**Stated goal**: Would you return all of this data exactly, leaving nothing out?

++++ Source data

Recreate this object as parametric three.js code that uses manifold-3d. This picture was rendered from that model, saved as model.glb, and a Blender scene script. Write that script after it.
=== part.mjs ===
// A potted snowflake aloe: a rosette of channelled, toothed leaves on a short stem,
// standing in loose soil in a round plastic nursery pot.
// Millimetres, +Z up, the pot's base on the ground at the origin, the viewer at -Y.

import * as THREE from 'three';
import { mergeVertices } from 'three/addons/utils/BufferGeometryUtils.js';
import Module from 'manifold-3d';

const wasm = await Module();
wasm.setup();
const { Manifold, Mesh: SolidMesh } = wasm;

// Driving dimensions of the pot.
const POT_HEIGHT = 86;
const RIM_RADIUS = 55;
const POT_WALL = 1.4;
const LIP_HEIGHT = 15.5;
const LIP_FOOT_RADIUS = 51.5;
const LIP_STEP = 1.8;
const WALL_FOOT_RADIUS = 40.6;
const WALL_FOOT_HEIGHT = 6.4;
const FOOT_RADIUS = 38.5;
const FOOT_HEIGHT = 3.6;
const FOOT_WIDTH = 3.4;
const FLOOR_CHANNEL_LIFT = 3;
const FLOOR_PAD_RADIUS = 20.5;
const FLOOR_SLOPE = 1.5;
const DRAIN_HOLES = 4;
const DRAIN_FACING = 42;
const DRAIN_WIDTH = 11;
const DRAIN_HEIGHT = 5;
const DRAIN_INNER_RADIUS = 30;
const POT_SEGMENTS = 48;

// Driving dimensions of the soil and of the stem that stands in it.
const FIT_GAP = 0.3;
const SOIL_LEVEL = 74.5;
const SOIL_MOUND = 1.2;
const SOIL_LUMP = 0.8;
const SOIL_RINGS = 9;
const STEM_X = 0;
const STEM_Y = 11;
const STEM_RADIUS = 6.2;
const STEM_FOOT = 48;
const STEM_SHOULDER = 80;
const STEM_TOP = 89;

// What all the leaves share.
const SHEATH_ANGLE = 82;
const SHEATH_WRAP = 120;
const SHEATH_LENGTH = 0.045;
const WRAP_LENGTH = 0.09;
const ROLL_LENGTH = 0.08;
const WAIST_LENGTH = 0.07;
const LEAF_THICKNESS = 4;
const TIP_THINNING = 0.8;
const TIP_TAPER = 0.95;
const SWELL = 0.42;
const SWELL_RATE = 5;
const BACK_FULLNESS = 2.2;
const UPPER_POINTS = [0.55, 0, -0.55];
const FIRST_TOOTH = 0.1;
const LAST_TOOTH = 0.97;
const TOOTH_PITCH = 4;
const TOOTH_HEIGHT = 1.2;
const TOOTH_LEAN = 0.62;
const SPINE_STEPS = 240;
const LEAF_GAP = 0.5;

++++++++

**Output of the exercise**:
Recreate this object as parametric three.js code that uses manifold-3d. This picture was rendered from that model, saved as model.glb, and a Blender scene script. Write that script after it.
=== part.mjs ===
// A potted snowflake aloe: a rosette of channelled, toothed leaves on a short stem,
// standing in loose soil in a round plastic nursery pot.
// Millimetres, +Z up, the pot's base on the ground at the origin, the viewer at -Y.

import * as THREE from 'three';
import { mergeVertices } from 'three/addons/utils/BufferGeometryUtils.js';
import Module from 'manifold-3d';

const wasm = await Module();
wasm.setup();
const { Manifold, Mesh: SolidMesh } = wasm;

// Driving dimensions of the pot.
const POT_HEIGHT = 86;
const RIM_RADIUS = 55;
const POT_WALL = 1.4;
const LIP_HEIGHT = 15.5;
const LIP_FOOT_RADIUS = 51.5;
const LIP_STEP = 1.8;
const WALL_FOOT_RADIUS = 40.6;
const WALL_FOOT_HEIGHT = 6.4;
const FOOT_RADIUS = 38.5;
const FOOT_HEIGHT = 3.6;
const FOOT_WIDTH = 3.4;
const FLOOR_CHANNEL_LIFT = 3;
const FLOOR_PAD_RADIUS = 20.5;
const FLOOR_SLOPE = 1.5;
const DRAIN_HOLES = 4;
const DRAIN_FACING = 42;
const DRAIN_WIDTH = 11;
const DRAIN_HEIGHT = 5;
const DRAIN_INNER_RADIUS = 30;
const POT_SEGMENTS = 48;

// Driving dimensions of the soil and of the stem that stands in it.
const FIT_GAP = 0.3;
const SOIL_LEVEL = 74.5;
const SOIL_MOUND = 1.2;
const SOIL_LUMP = 0.8;
const SOIL_RINGS = 9;
const STEM_X = 0;
const STEM_Y = 11;
const STEM_RADIUS = 6.2;
const STEM_FOOT = 48;
const STEM_SHOULDER = 80;
const STEM_TOP = 89;

// What all the leaves share.
const SHEATH_ANGLE = 82;
const SHEATH_WRAP = 120;
const SHEATH_LENGTH = 0.045;
const WRAP_LENGTH = 0.09;
const ROLL_LENGTH = 0.08;
const WAIST_LENGTH = 0.07;
const LEAF_THICKNESS = 4;
const TIP_THINNING = 0.8;
const TIP_TAPER = 0.95;
const SWELL = 0.42;
const SWELL_RATE = 5;
const BACK_FULLNESS = 2.2;
const UPPER_POINTS = [0.55, 0, -0.55];
const FIRST_TOOTH = 0.1;
const LAST_TOOTH = 0.97;
const TOOTH_PITCH = 4;
const TOOTH_HEIGHT = 1.2;
const TOOTH_LEAN = 0.62;
const SPINE_STEPS = 240;
const LEAF_GAP = 0.5;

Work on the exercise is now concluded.